Assistant Professor Auburn University AUBURN, Alabama, United States
Introduction:: Smooth muscle cells (SMCs) are essential for controlling blood pressure by contracting or relaxing. It is widely established that the microenvironment of SMCs, which includes physical and chemical cues, impacts their behavior. Previous studies have emphasized the significance of biochemical and mechanical cues, such as growth factors, stiffness, shear stress, and cyclic stretching, in the regulation of SMC phenotype and contraction; however, the potential influence of 3D confinement on these processes has been largely overlooked. In vivo, extracellular matrix (ECM) proteins and neighboring cells physically confine SMCs, limiting their (W)idth from 2 to 7 µm, (H)eight from 3 to 10 μm, and (L)ength from 30 to 100 µm. Moreover, compressive forces due to confinement increase with substrate stiffening, a phenomenon that is particularly evident during vascular aging and hypertension. In this study, we investigated the effects of long-term 3D confinement on SMC behavior using microfabricated channels with dimensions that mimic the space in which SMCs reside.
Materials and Methods:: To evaluate SMC behavior in long-term 3D confinement, we developed a novel high-throughput cell confinement assay that enabled continuous monitoring of cell function in physiologically relevant confined microenvironments. This device was fabricated by combining standard multilayer photolithography and photopatterning. Using standard multilayer photolithography and replica molding, we first fabricated PDMS-based μ-fluidic devices that consisted of an array of parallel μ-channels with cross-sectional areas that varied from 100 μm2 ((W)idth x (H)eight = 10 x 10 μm2, partial confining) to 30 μm2 (W x H = 3 x 10 μm2, confining). Next, we employed photopatterning to exclusively deposit collagen-type I to microchannel walls (Fig. 1 A). Aortic SMCs were introduced into the microchannels via pressure-driven flow and their behavior was examined over a period of three days (Fig. 1B). Using this assay, we investigated how long-term 3D confinement affected cell proliferation and survival.

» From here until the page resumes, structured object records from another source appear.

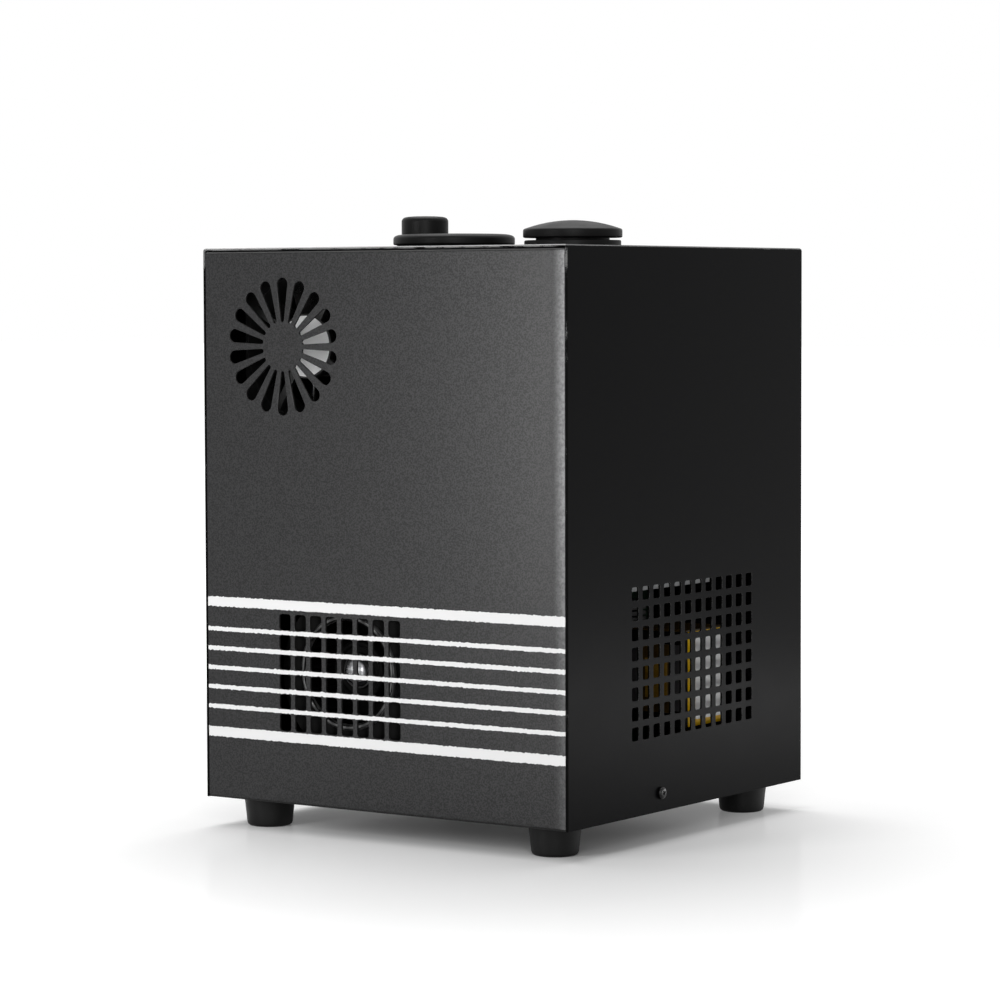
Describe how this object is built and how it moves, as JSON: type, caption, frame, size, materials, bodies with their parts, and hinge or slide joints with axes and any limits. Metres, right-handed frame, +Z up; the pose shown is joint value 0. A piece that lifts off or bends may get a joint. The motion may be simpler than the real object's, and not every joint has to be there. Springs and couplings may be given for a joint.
{
  "type": "cold spark machine",
  "caption": "Sheet metal cabinet on rubber feet that feeds metal granules from a lidded hopper into an induction heated chamber and blows sparks up through a capped nozzle.",
  "frame": {"origin": "on the floor under the middle of the cabinet", "axes": "+Z up, -Y towards the front panel with the two grilles, +X to the side wall with the grille"},
  "size_m": [0.2342, 0.23, 0.324],
  "materials": {
    "grey_paint": "dark grey powder coat with a fine texture, white printed stripes",
    "black_paint": "smooth satin black powder coat",
    "black_plastic": "satin black",
    "rubber": "matte black",
    "black_steel": "blackened screw steel",
    "zinc_steel": "zinc plated",
    "stainless": "turned stainless",
    "aluminium": "machined",
    "copper": "bare copper tube",
    "ceramic": "white ceramic fibre",
    "green_board": "green lacquer",
    "yellow_tape": "yellow tape round a ferrite core",
    "brown_film": "glossy brown",
    "dark_glass": "dark display glass"
  },
  "bodies": {
    "cabinet": {"chassis": "grey_paint", "rear_panel": "grey_paint", "cover": "black_paint", "hopper_neck": "black_plastic", "nozzle_flange": "black_plastic", "blower_scroll": "black_plastic", "blower_inlet_plate": "black_plastic", "air_duct": "black_plastic", "fan_frame": "black_plastic", "bulk_capacitor_1": "black_plastic", "bulk_capacitor_2": "black_plastic", "switch_frame": "black_plastic", "power_inlet": "black_plastic", "dmx_input": "black_plastic", "dmx_output": "black_plastic", "foot_front_left": "rubber", "foot_front_right": "rubber", "foot_rear_left": "rubber", "foot_rear_right": "rubber", "cover_screw_right": "black_steel", "cover_screw_left": "black_steel", "rear_screw_left": "black_steel", "rear_screw_right": "black_steel", "foot_screw_front_left": "zinc_steel", "foot_screw_front_right": "zinc_steel", "foot_screw_rear_left": "zinc_steel", "foot_screw_rear_right": "zinc_steel", "feed_motor": "zinc_steel", "feed_stand": "zinc_steel", "inner_frame": "zinc_steel", "blower_motor": "zinc_steel", "blower_bracket": "zinc_steel", "board_bracket": "zinc_steel", "hopper_tank": "stainless", "heating_chamber": "stainless", "nozzle_tube": "stainless", "feed_housing": "aluminium", "heat_sink": "aluminium", "induction_coil": "copper", "chamber_sleeve": "ceramic", "power_board": "green_board", "display_board": "green_board", "transformer": "yellow_tape", "film_capacitor": "brown_film", "display_window": "dark_glass"},
    "lid": {"hopper_lid": "black_plastic", "lid_knob": "black_plastic"},
    "cap": {"nozzle_cap": "black_plastic"},
    "fan": {"fan_rotor": "black_plastic"},
    "impeller": {"blower_impeller": "black_plastic", "blower_nut": "stainless"},
    "feed": {"feed_screw": "stainless", "feed_coupling": "zinc_steel"},
    "button_1": {"menu_button_1": "black_plastic"},
    "button_2": {"menu_button_2": "black_plastic"},
    "button_3": {"menu_button_3": "black_plastic"},
    "button_4": {"menu_button_4": "black_plastic"},
    "rocker": {"switch_rocker": "black_plastic"}
  },
  "joints": [
    {"name": "lid_lift", "type": "slide", "parent": "cabinet", "child": "lid", "axis": [0, 0, 1], "range_m": [0, 0.03]},
    {"name": "cap_lift", "type": "slide", "parent": "cabinet", "child": "cap", "axis": [0, 0, 1], "range_m": [0, 0.03]},
    {"name": "fan_spin", "type": "hinge", "parent": "cabinet", "child": "fan", "pos_m": [-0.0625, 0, 0.2548], "axis": [0, 1, 0], "continuous": true},
    {"name": "impeller_spin", "type": "hinge", "parent": "cabinet", "child": "impeller", "pos_m": [-0.0258, 0, 0.0866], "axis": [0, 1, 0], "continuous": true},
    {"name": "feed_spin", "type": "hinge", "parent": "cabinet", "child": "feed", "pos_m": [0, 0, 0.203], "axis": [1, 0, 0], "continuous": true},
    {"name": "button_1_press", "type": "slide", "parent": "cabinet", "child": "button_1", "axis": [0, -1, 0], "range_m": [0, 0.001], "stiffness_N_per_m": 300},
    {"name": "button_2_press", "type": "slide", "parent": "cabinet", "child": "button_2", "axis": [0, -1, 0], "range_m": [0, 0.001], "stiffness_N_per_m": 300},
    {"name": "button_3_press", "type": "slide", "parent": "cabinet", "child": "button_3", "axis": [0, -1, 0], "range_m": [0, 0.001], "stiffness_N_per_m": 300},
    {"name": "button_4_press", "type": "slide", "parent": "cabinet", "child": "button_4", "axis": [0, -1, 0], "range_m": [0, 0.001], "stiffness_N_per_m": 300},
    {"name": "rocker_tilt", "type": "hinge", "parent": "cabinet", "child": "rocker", "pos_m": [-0.078, 0.1096, 0.114], "axis": [1, 0, 0], "range_deg": [-16, 0]}
  ]
}
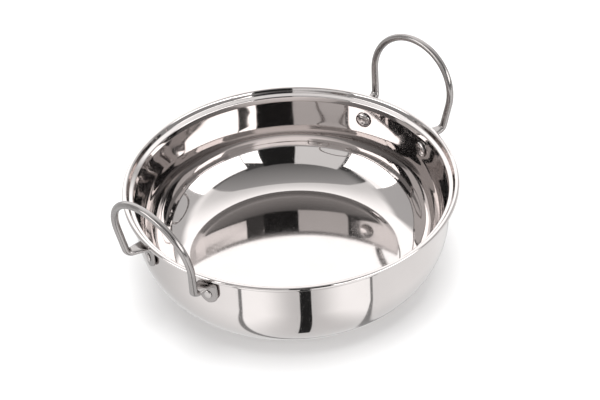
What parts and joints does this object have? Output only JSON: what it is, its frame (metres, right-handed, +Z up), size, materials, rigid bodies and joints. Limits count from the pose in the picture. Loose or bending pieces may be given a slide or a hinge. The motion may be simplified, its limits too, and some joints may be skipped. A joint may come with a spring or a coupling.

Results, Conclusions, and Discussions:: Results: Our innovative technology allowed us to successfully entrap SMCs with high efficiency in both confining and partially confining μ-channels (Fig. 1B). Our results also showed that prolonged cell culture in confining μ-channels reduced cell division (Fig. 1C) and triggered higher cell death rates ( ~30%) in SMCs compared to less restrictive microenvironments (W x H =10 x 10 μm2) or 2D-like environments (W x H =400 x 50 μm2) (Fig. 1D). This outcome was not due to nutrient deprivation since cell access to nutrients was confirmed by monitoring the diffusion of a fluorescent dye in these channels. Conclusion: These findings suggest that confinement might play a crucial role in regulating SMC behavior, which could have important implications for tissue engineering applications. Further studies are required to identify the underlying mechanisms governing how smooth muscle cell behavior is influenced by microenvironments and to enhance the development of these environments to produce functional smooth muscle tissues. With the aid of such technology, previously unidentified molecular mechanisms governing cell function in (patho) physiologically significant microenvironments will be uncovered, paving the way for the creation of novel interventions intended to slow the progression of pathologic conditions.